CAD and scene scripts
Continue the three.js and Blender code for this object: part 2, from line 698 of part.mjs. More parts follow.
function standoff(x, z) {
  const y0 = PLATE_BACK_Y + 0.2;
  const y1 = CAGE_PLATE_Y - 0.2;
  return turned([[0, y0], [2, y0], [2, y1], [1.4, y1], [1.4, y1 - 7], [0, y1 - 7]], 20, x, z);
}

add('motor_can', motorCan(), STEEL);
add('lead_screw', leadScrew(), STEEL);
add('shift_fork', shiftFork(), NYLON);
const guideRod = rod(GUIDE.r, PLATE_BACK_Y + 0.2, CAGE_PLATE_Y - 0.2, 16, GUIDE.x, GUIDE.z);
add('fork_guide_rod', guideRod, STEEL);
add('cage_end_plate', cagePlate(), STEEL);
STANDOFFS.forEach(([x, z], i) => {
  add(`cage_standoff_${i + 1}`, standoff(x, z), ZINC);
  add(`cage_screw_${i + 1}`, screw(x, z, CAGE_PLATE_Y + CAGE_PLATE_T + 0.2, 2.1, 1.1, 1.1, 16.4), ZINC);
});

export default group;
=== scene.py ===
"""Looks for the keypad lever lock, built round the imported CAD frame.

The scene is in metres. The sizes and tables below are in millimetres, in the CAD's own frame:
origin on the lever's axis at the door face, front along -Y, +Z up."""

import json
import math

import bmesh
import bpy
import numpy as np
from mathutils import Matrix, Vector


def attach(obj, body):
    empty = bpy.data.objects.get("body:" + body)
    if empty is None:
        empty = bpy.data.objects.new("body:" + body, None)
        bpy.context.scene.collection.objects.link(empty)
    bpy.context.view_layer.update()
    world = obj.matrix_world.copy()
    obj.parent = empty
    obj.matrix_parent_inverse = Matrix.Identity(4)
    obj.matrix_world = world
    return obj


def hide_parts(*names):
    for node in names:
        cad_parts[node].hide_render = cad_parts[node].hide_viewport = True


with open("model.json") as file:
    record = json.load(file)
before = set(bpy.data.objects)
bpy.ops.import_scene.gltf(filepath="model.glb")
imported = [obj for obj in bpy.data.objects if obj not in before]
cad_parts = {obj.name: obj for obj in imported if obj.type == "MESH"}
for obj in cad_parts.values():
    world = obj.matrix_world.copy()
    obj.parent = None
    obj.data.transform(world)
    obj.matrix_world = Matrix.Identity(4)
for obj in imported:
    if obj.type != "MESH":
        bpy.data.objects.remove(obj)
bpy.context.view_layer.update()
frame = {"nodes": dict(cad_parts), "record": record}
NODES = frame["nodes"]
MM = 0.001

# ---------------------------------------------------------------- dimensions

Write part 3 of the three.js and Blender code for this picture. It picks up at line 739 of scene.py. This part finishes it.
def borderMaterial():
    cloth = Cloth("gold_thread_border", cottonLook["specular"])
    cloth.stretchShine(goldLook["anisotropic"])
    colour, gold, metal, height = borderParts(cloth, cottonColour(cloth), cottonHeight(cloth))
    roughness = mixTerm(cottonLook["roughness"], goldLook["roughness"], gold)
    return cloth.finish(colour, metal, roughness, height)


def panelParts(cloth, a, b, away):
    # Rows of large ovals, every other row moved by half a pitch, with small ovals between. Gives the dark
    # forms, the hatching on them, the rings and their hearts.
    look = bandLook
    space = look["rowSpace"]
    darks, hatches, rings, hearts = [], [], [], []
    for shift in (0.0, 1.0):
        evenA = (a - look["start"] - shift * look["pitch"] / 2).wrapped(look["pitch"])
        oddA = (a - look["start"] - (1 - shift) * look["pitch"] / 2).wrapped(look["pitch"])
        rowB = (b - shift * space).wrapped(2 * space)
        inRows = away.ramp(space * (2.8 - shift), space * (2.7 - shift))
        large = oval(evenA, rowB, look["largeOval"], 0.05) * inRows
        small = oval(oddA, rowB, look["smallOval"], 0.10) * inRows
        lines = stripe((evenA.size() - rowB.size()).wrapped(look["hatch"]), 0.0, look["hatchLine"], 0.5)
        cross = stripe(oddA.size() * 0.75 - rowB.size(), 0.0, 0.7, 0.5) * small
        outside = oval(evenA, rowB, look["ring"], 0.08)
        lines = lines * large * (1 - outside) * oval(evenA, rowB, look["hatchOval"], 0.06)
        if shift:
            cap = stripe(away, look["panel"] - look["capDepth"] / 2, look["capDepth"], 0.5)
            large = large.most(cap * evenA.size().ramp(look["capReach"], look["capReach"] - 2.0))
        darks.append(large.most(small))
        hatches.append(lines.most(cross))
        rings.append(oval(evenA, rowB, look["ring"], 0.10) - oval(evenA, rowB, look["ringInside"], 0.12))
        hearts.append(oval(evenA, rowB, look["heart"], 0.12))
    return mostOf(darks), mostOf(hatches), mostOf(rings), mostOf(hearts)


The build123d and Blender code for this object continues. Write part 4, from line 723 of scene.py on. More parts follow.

*The task*:
Quote exactly the lines running from the line with "add('motor_can', motorCan(), STEEL);" through the line with "if empty is", both ends included, and nothing more.

*Exercise answer*:
add('motor_can', motorCan(), STEEL);
add('lead_screw', leadScrew(), STEEL);
add('shift_fork', shiftFork(), NYLON);
const guideRod = rod(GUIDE.r, PLATE_BACK_Y + 0.2, CAGE_PLATE_Y - 0.2, 16, GUIDE.x, GUIDE.z);
add('fork_guide_rod', guideRod, STEEL);
add('cage_end_plate', cagePlate(), STEEL);
STANDOFFS.forEach(([x, z], i) => {
  add(`cage_standoff_${i + 1}`, standoff(x, z), ZINC);
  add(`cage_screw_${i + 1}`, screw(x, z, CAGE_PLATE_Y + CAGE_PLATE_T + 0.2, 2.1, 1.1, 1.1, 16.4), ZINC);
});

export default group;
=== scene.py ===
"""Looks for the keypad lever lock, built round the imported CAD frame.

The scene is in metres. The sizes and tables below are in millimetres, in the CAD's own frame:
origin on the lever's axis at the door face, front along -Y, +Z up."""

import json
import math

import bmesh
import bpy
import numpy as np
from mathutils import Matrix, Vector


def attach(obj, body):
    empty = bpy.data.objects.get("body:" + body)
    if empty is None:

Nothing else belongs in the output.